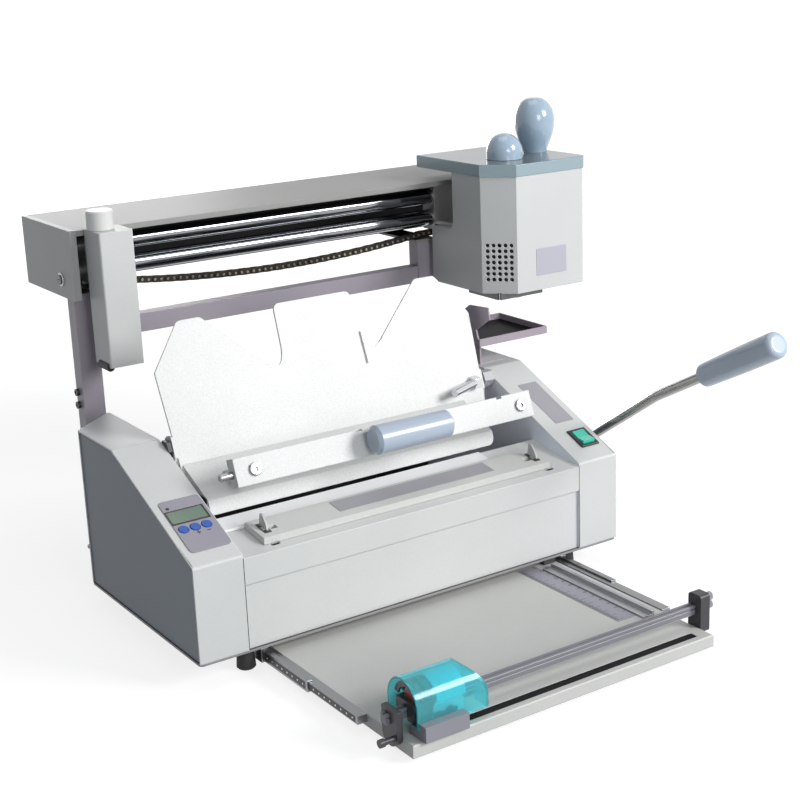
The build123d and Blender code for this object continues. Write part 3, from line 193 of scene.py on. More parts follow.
def lined(look, colour, *tests, lowest=-1.0):
    """Gives a coat a second colour above a height, where a face looks one way and lies past a limit.

    A test is the face's axis and sign, then the place's axis, sign and limit in metres.
    """
    tree = look.node_tree
    coat = tree.nodes["Principled BSDF"].inputs["Base Color"].links[0].from_socket
    place = node(tree, "ShaderNodeTexCoord").outputs
    facing = node(tree, "ShaderNodeSeparateXYZ", {0: place["Normal"]}).outputs
    spot = node(tree, "ShaderNodeSeparateXYZ", {0: place["Object"]}).outputs
    inside = None
    for face_axis, face_sign, spot_axis, spot_sign, limit in tests:
        faces = reckon(tree, "GREATER_THAN" if face_sign > 0 else "LESS_THAN",
                       facing[face_axis], 0.5 * face_sign)
        past = reckon(tree, "GREATER_THAN" if spot_sign > 0 else "LESS_THAN", spot[spot_axis], limit)
        both = reckon(tree, "MULTIPLY", faces, past)
        inside = both if inside is None else reckon(tree, "MAXIMUM", inside, both)
    inside = reckon(tree, "MULTIPLY", reckon(tree, "GREATER_THAN", spot["Z"], lowest), inside)
    choose = node(tree, "ShaderNodeMix", {"Factor": inside, "A": coat, "B": (*colour, 1)}, data_type="RGBA")
    feed(tree, tree.nodes["Principled BSDF"], {"Base Color": choose.outputs["Result"]})


def dress(material, *node_names):
    """Gives CAD nodes their material."""
    for node_name in node_names:
        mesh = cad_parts[node_name].data
        mesh.materials.clear()
        mesh.materials.append(material)


base_coat = painted("base_coat", (0.26, 0.26, 0.26))
# Painted shade: the base plate's upward faces are black, for the dark inside of the machine.
lined(base_coat, (0.05, 0.05, 0.05), ("Z", 1, "Z", 1, 0.0215))
foot_rubber = painted("foot_rubber", (0.018, 0.018, 0.018), rough=0.7, peel=0.0002, tone=0.2)
dress(base_coat, "base_plate")
dress(foot_rubber, "feet")

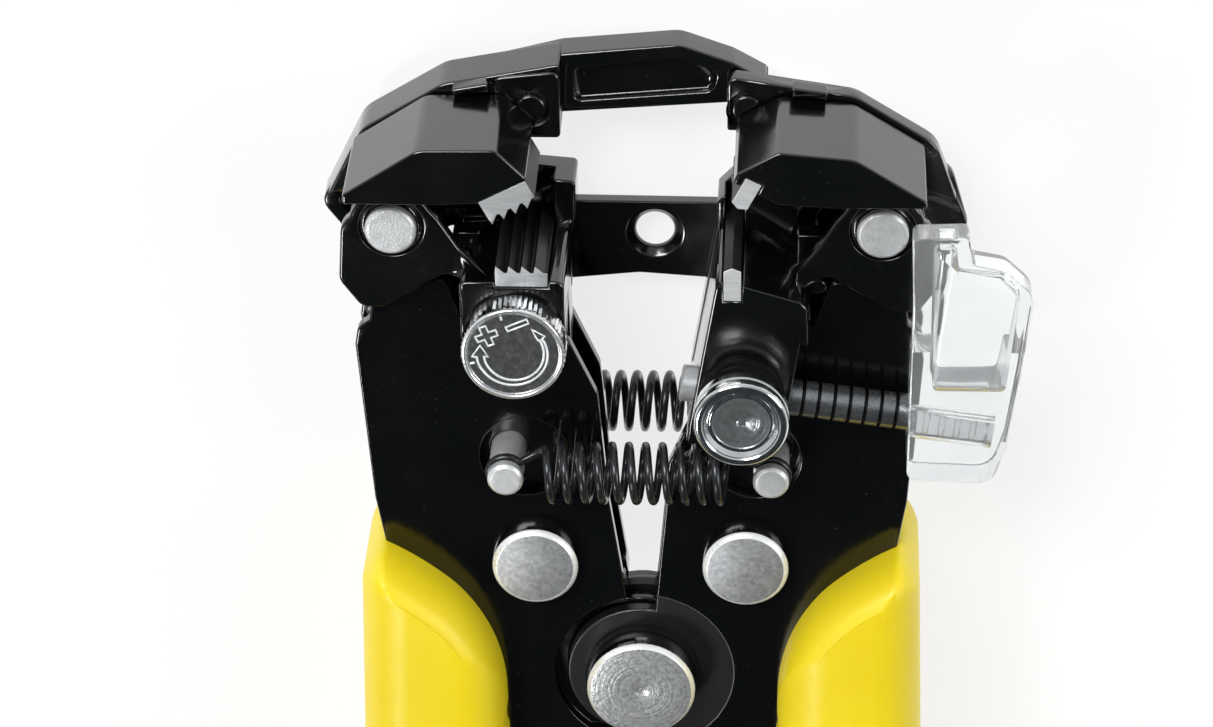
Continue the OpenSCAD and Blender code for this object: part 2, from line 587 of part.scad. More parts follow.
module right_arm_casting() {
    difference() {
        union() {
            disc(arm_rivet, arm_eye_r, -shank_half, shank_half);
            slab(rounded([[5.6, 13, 0], [5.4, 22, 2], [4.4, 28.2, 1], [7.4, 44, 0], [15.6, 43, 0],
                [16.2, 36, 2], [15.2, 22, 2], [14.4, 13, 0]]), -shank_half, shank_half);
            slab(concat([[7.4, 45.2], [4.5, 28.9], [5, 28.5], [8, 29.8], [8.8, 39.8]], arm_arc(92.6, 77.6),
                [[15.6, 43.2], [15, 43.8], [8.3, 45.9], [7.6, 45.9]]), -right_rear, cast_front);
            for (z = [[-right_rear, -cheek_in], [cheek_in, cast_front]]) slab(right_cheek, z[0], z[1]);
            ear(cheek_in, ear_front);
            slab(right_arm_rim, right_frame_back, frame_front);
            slab(right_arm_shelf, -ear_front, right_frame_back);
            slab(rounded(right_tab), frame_front - 0.5, frame_front + tab_proud);
            disc(jaw_rivet, ear_boss_r, -ear_front, frame_front);
            slab(rounded([[7.4, 44, 0], [7.2, 48.4, 0.4], [9.3, 50.6, 0.5], [13, 50.6, 0.5], [13.6, 43.6, 0]]),
                -right_rear, frame_front);
        }
        rear_plate_room();
        disc(arm_rivet, arm_rivet_r + run_fit, -shank_half - 1, shank_half + 1);
        disc(post, post_head_r + fixed_fit, -shank_half - 1, shank_half + 1);
        jaw_rivet_bore(fixed_fit);
        along_rod() translate([0, 0, -3]) cylinder(r = rod_r + run_fit, h = 16);
        disc(button_place, button_stem_r + run_fit, rod_z, cast_front + 1);
        ring_groove(jaw_rivet, jaw_head_r + 0.05, 0.5, ear_front, 0.35);
        ring_groove(boss_place, boss_r, 0.25, frame_front, 0.25);
        translate([blade_from - fixed_fit, blade_foot - fixed_fit, insert_back - fixed_fit])
            cube([blade_to - blade_from + 2 * fixed_fit, 12, cast_front - insert_back + 1]);
    }
}
module right_arm() { color("#17191b") right_side() right_arm_casting(); }

blade_mid = (blade_from + blade_to) / 2;
module lower_blade() {
    color("#dcdddf") right_side() slab([[blade_from, blade_foot], [blade_to, blade_foot],
        [blade_to, mouth_y - blade_bevel], [blade_mid, mouth_y], [blade_from, mouth_y - blade_bevel]],
        insert_back, insert_front);
}

module left_jaw_rivet() {
    color("#c4c6c8") left_side() headed_pin(jaw_rivet, jaw_rivet_r, jaw_head_r, -cast_rear, ear_front, 0.9, 0.25);
}
module right_jaw_rivet() {
    color("#c4c6c8") right_side() headed_pin(jaw_rivet, jaw_rivet_r, jaw_head_r, -ear_front, ear_front, 0.9, 0.25);
}

// Upper jaws: a box over the mouth, a hub on the jaw rivet and a forked tail on the drive pin
box_low = 0.3;
box_high = 9.4;
upper_gap = 0.15;
seat_y = 49.9;
pin_play = 0.35;
tail_wall = 1.5;
hub_r = 3.9;
function pin_in_jaw(s) = turned(turned(drive_pin, arm_rivet, -s * arm_turn), jaw_rivet, -s * jaw_turn);
slot_steps = 4;
slot_path = [for (i = [0:slot_steps]) pin_in_jaw(i / slot_steps)];
// Round-ended slot along a path, made of one straight stretch after another
module path_slot(path, half, low, high) {
    for (i = [0:len(path) - 2]) {
        side = half * unit([path[i].y - path[i + 1].y, path[i + 1].x - path[i].x]);
        slab([path[i] + side, path[i] - side, path[i + 1] - side, path[i + 1] + side], low, high);
    }
    for (p = path) disc(p, half, low, high);
}
function opened(p, r) = let (q = turned(p, jaw_rivet, -jaw_turn)) [q.x, q.y, r];

module upper_jaw(box_outline) {
    slot_half = drive_pin_r + pin_play;
    difference() {
        union() {
            slab(box_outline, jaw_back, box_high);
            slab(rounded([[19.1, 50.6, 0], [16.6, 54.6, 1], [20, 57, 0], [25.8, 55, 0], [25.9, 51, 0]]),
                jaw_back, jaw_front);
            disc(jaw_rivet, hub_r, jaw_back, jaw_front);
            path_slot([jaw_rivet, slot_path[0], slot_path[slot_steps]], slot_half + tail_wall, jaw_back, jaw_half);
        }
        path_slot(slot_path, slot_half, jaw_back - 1, jaw_half + 1);
        disc(jaw_rivet, jaw_rivet_r + run_fit, jaw_back - 1, jaw_front + 1);
    }
}
left_box = rounded([[26.3, 54, 0.3], [26.3, 55, 0.5], [19.4, 59.5, 2], [12.4, 59.6, 1],
    opened([insert_from - 0.3, seat_y], 0.3), opened([insert_to + 0.3, seat_y], 0.3), [17.6, 54, 1]]);
right_box = rounded([[26.3, 54, 0.3], [26.2, 54.8, 0.3], [19.8, 58.9, 2], [12.9, 59.6, 1],
    opened([blade_from - 0.9, seat_y + 0.6], 0.3), opened([blade_from - 0.8, seat_y - 0.4], 0.3),
    opened([blade_to + 2.2, seat_y - 0.5], 0.4), [17.6, 54, 1]]);

module left_upper_jaw() { color("#17191b") left_side() upper_jaw(left_box); }
module right_upper_jaw() {
    color("#17191b") right_side() difference() {
        upper_jaw(right_box);
        from_shut_jaw() translate([blade_from - fixed_fit, mouth_y, box_low + 0.2])
            cube([blade_to - blade_from + 2 * fixed_fit, upper_gap + blade_rise + fixed_fit, box_high]);
    }
}
module upper_grip_insert() {
    color("#d9dadb") left_side() from_shut_jaw() slab(concat([[insert_from, seat_y]],
        tooth_row(mouth_y + upper_gap + tooth_h, mouth_y + upper_gap),
        [[insert_to, mouth_y + upper_gap + tooth_h], [insert_to, seat_y]]), box_low + 0.2, box_high - 0.1);
}
module upper_blade() {
    tip = mouth_y + upper_gap;
    color("#dcdddf") right_side() from_shut_jaw() slab([[blade_from, tip + blade_bevel], [blade_mid, tip],
        [blade_to, tip + blade_bevel], [blade_to, tip + blade_rise], [blade_from, tip + blade_rise]],
        box_low + 0.25, box_high - 0.1);
}

// Tension knob on its stud
knob_low = cast_front + 0.2;
module knob_stud() {
    color("#8b8e91") left_side() disc(knob_place, stud_r, stud_low + 0.1, knob_low + knob_h - 0.9);
}
knurls = 48;
module tension_knob() {
    color("#cfd1d3") left_side() difference() {
        translate([knob_place.x, knob_place.y, knob_low]) rotate_extrude() polygon([[0, 0], [knob_r - 0.3, 0],
            [knob_r, 0.3], [knob_r, knob_h - 0.5], [knob_r - 0.5, knob_h], [knob_r - 1, knob_h],
            [knob_r - 1.1, knob_h - 0.3], [0, knob_h - 0.3]]);
        disc(knob_place, stud_r + run_fit, knob_low - 1, knob_low + knob_h - 0.8);
        translate([knob_place.x, knob_place.y, knob_low - 1]) for (i = [0:knurls - 1])
            rotate([0, 0, i * 360 / knurls]) translate([knob_r + 0.07, 0, 0]) cylinder(r = 0.22, h = knob_h + 2, $fn = 6);
    }
}

// Button over the rod, guided by its collar
button_travel = 1;
collar_high = cast_front + 1.1;
button_low = collar_high + button_travel + 0.1;
button_high = 14;
stem_end = rod_z + rod_r + button_travel + 0.15;
module button_collar() {
    color("#202224") right_side() difference() {
        translate([button_place.x, button_place.y, cast_front]) rotate_extrude() polygon([[0, 0], [3.9, 0], [3.9, 0.4],
            [3.4, 0.4], [3.4, 0.7], [3.6, 0.7], [3.6, 1.1], [0, 1.1]]);
        disc(button_place, button_stem_r + run_fit, cast_front - 1, collar_high + 1);
    }
}
module stop_button() {
    color("#d5d7d9") right_side() translate([button_place.x, button_place.y, 0]) rotate_extrude() polygon([
        [0, stem_end], [button_stem_r, stem_end], [button_stem_r, button_low],
        [button_r - 0.6, button_low], [button_r, button_low + 0.6], [button_r, button_high - 0.7],
        [button_r - 0.3, button_high - 0.2], [button_r - 0.8, button_high], [button_r - 1.3, button_high - 0.1],
        [button_r - 1.6, button_high - 0.5], [0.5, button_high - 0.6], [0, button_high - 0.8]]);
}

// Rod with ring grooves that the button's stem locks in, and the clear stop on its end
rod_len = 29;
groove_pitch = 1.45;
groove_half = 0.22;
groove_depth = 0.3;
groove_first = 1.2;
groove_count = floor((rod_len - 1.4) / groove_pitch);
module stop_rod() {
    color("#c9cbcd") right_side() along_rod() rotate_extrude() polygon(concat([[0, 0], [rod_r, 0]],
        [for (i = [0:groove_count - 1]) let (y = groove_first + i * groove_pitch) each [
            [rod_r, y - groove_half], [rod_r - groove_depth, y - groove_half / 2],
            [rod_r - groove_depth, y + groove_half / 2], [rod_r, y + groove_half]]],
        [[rod_r, rod_len - 0.4], [rod_r - 0.4, rod_len], [0, rod_len]]));
}

stop_low = 4.3;
stop_step = 7;
stop_high = 10;
stop_wall = 1.1;
stop_outline = rounded([[24.9, 25.9, 1], [25.2, 44.3, 0], [25, 51.3, 0.6], [30.1, 51.5, 0.6], [30.5, 48.8, 0.4],
    [33.4, 48.2, 2], [36.1, 45.6, 2.5], [35.1, 36.9, 5], [34, 29.5, 5], [32.8, 25.6, 2]]);
stop_base = rounded([[24.9, 25.9, 1], [25.1, 38.6, 0.5], [35.3, 38.6, 0.5], [34, 29.5, 5], [32.8, 25.6, 2]]);
module length_stop() {
    color([0.85, 0.9, 0.92, 0.5]) right_side() difference() {
        union() {
            slab(stop_outline, stop_step, stop_high);
            slab(stop_base, stop_low, stop_step + 0.1);
        }
        slab(rounded([[27.1, 35.2, 0.6], [27.1, 49.9, 0.5], [28.9, 49.9, 0.5], [29.2, 47.4, 0.4], [33.2, 47, 1],
            [34.8, 45.2, 1.4], [33.8, 35.2, 0.6]]), stop_low - 1, stop_high - stop_wall);
        along_rod() cylinder(r = rod_r + fixed_fit, h = rod_len + 0.1);
    }
}

pivot_rivet();
hub_spacer();
front_washer();
rear_washer();
front_spring();
rear_spring();
left_lever_front();
left_lever_rear();
left_grip();
left_crimp_bar();
left_bar_rivets();
left_arm_rivet();
left_drive_pin();
left_arm();
left_spring_post();
left_jaw_rivet();
lower_grip_insert();
guide_bridge();
bridge_screws();
knob_stud();
tension_knob();
left_upper_jaw();
upper_grip_insert();
right_lever_front();
right_lever_rear();
right_grip();
right_crimp_bar();
right_bar_rivets();
right_arm_rivet();
right_drive_pin();
right_arm();
right_spring_post();
right_jaw_rivet();
lower_blade();
button_collar();
stop_button();
right_upper_jaw();
upper_blade();
stop_rod();
length_stop();
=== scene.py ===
import bpy
import bmesh
import json
from math import cos, sin, pi, radians
from mathutils import Matrix, Vector
from mathutils.bvhtree import BVHTree


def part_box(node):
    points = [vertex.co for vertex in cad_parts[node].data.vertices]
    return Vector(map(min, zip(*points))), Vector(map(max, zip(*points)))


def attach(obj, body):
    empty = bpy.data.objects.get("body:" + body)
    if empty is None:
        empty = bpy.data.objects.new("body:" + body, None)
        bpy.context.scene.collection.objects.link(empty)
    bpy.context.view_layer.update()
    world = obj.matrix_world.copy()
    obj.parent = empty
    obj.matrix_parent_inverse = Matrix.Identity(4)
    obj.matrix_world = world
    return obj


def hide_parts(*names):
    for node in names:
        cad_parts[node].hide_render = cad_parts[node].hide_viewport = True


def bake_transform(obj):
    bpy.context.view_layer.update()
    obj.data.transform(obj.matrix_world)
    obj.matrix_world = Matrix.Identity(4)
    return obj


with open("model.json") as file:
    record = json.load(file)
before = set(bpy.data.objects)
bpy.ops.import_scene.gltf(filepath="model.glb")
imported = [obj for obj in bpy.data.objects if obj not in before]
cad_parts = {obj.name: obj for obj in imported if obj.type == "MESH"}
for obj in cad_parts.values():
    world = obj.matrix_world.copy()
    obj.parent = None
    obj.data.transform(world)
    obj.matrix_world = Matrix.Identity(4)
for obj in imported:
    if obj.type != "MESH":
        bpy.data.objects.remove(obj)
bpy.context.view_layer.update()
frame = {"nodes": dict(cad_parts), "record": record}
nodes = frame["nodes"]

MM = 0.001
MERGE = 0.002 * MM
# Main pivot in the row frame, worked out from the spacer between the hub discs
spacer_low, spacer_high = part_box("hub_spacer")
PIVOT = Vector([(low + high) / 2 for low, high in zip(spacer_low, spacer_high)])


def at(x, y, z):
    """Millimetres from the main pivot to the row frame."""
    return PIVOT + Vector((x, y, z)) * MM


# Camera at the photograph's viewing angle, given from the main pivot
CAMERA_PLACE = (15.97, 244.01, 365.48)
CAMERA_YAW = radians(3.0)
CAMERA_PITCH = radians(30.04)
CAMERA_ROLL = radians(-0.9)
PHOTO_WIDTH = 1213
FOCAL_PIXELS = 4500
SENSOR_WIDTH = 36


def photo_camera():
    """Camera at the photograph's viewing angle."""
    yaw_cos, yaw_sin, pitch_cos = cos(CAMERA_YAW), sin(CAMERA_YAW), cos(CAMERA_PITCH)
    right = Vector((yaw_cos, 0, -yaw_sin))
    back = Vector((yaw_sin * pitch_cos, sin(CAMERA_PITCH), yaw_cos * pitch_cos))
    up = back.cross(right)
    rolled_right = right * cos(CAMERA_ROLL) + up * sin(CAMERA_ROLL)
    rolled_up = up * cos(CAMERA_ROLL) - right * sin(CAMERA_ROLL)
    data = bpy.data.cameras.new("photo_camera")
    data.sensor_width = SENSOR_WIDTH
    data.lens = SENSOR_WIDTH * FOCAL_PIXELS / PHOTO_WIDTH
    data.clip_start = 0.01
    camera = bpy.data.objects.new("photo_camera", data)
    turn = Matrix((rolled_right, rolled_up, back)).transposed().to_4x4()
    camera.matrix_world = Matrix.Translation(at(*CAMERA_PLACE)) @ turn
    bpy.context.scene.collection.objects.link(camera)
    bpy.context.scene.camera = camera


# Materials

SKIN_DEPTH = 0.0002
GRAIN_DEPTH = 0.0001
POCKET_RADIUS = 8.8
POCKET_LINE = 0.15


def new_material(name):
    material = bpy.data.materials.new(name)
    material.use_nodes = True
    tree = material.node_tree
    return material, tree, tree.nodes["Principled BSDF"]


def set_inputs(tree, node, inputs):
    """Links an output to each named input, or sets the constant on the input itself."""
    for socket, value in inputs.items():
        if isinstance(value, bpy.types.NodeSocket):
            tree.links.new(value, node.inputs[socket])
        else:
            node.inputs[socket].default_value = value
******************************
- **DIRECTIONS**:
Print exactly the lines above from the one with "pivot_rivet();" to the one with "for node in", including both.

- **RESPONSE BELOW**:
pivot_rivet();
hub_spacer();
front_washer();
rear_washer();
front_spring();
rear_spring();
left_lever_front();
left_lever_rear();
left_grip();
left_crimp_bar();
left_bar_rivets();
left_arm_rivet();
left_drive_pin();
left_arm();
left_spring_post();
left_jaw_rivet();
lower_grip_insert();
guide_bridge();
bridge_screws();
knob_stud();
tension_knob();
left_upper_jaw();
upper_grip_insert();
right_lever_front();
right_lever_rear();
right_grip();
right_crimp_bar();
right_bar_rivets();
right_arm_rivet();
right_drive_pin();
right_arm();
right_spring_post();
right_jaw_rivet();
lower_blade();
button_collar();
stop_button();
right_upper_jaw();
upper_blade();
stop_rod();
length_stop();
=== scene.py ===
import bpy
import bmesh
import json
from math import cos, sin, pi, radians
from mathutils import Matrix, Vector
from mathutils.bvhtree import BVHTree


def part_box(node):
    points = [vertex.co for vertex in cad_parts[node].data.vertices]
    return Vector(map(min, zip(*points))), Vector(map(max, zip(*points)))


def attach(obj, body):
    empty = bpy.data.objects.get("body:" + body)
    if empty is None:
        empty = bpy.data.objects.new("body:" + body, None)
        bpy.context.scene.collection.objects.link(empty)
    bpy.context.view_layer.update()
    world = obj.matrix_world.copy()
    obj.parent = empty
    obj.matrix_parent_inverse = Matrix.Identity(4)
    obj.matrix_world = world
    return obj


def hide_parts(*names):
    for node in names:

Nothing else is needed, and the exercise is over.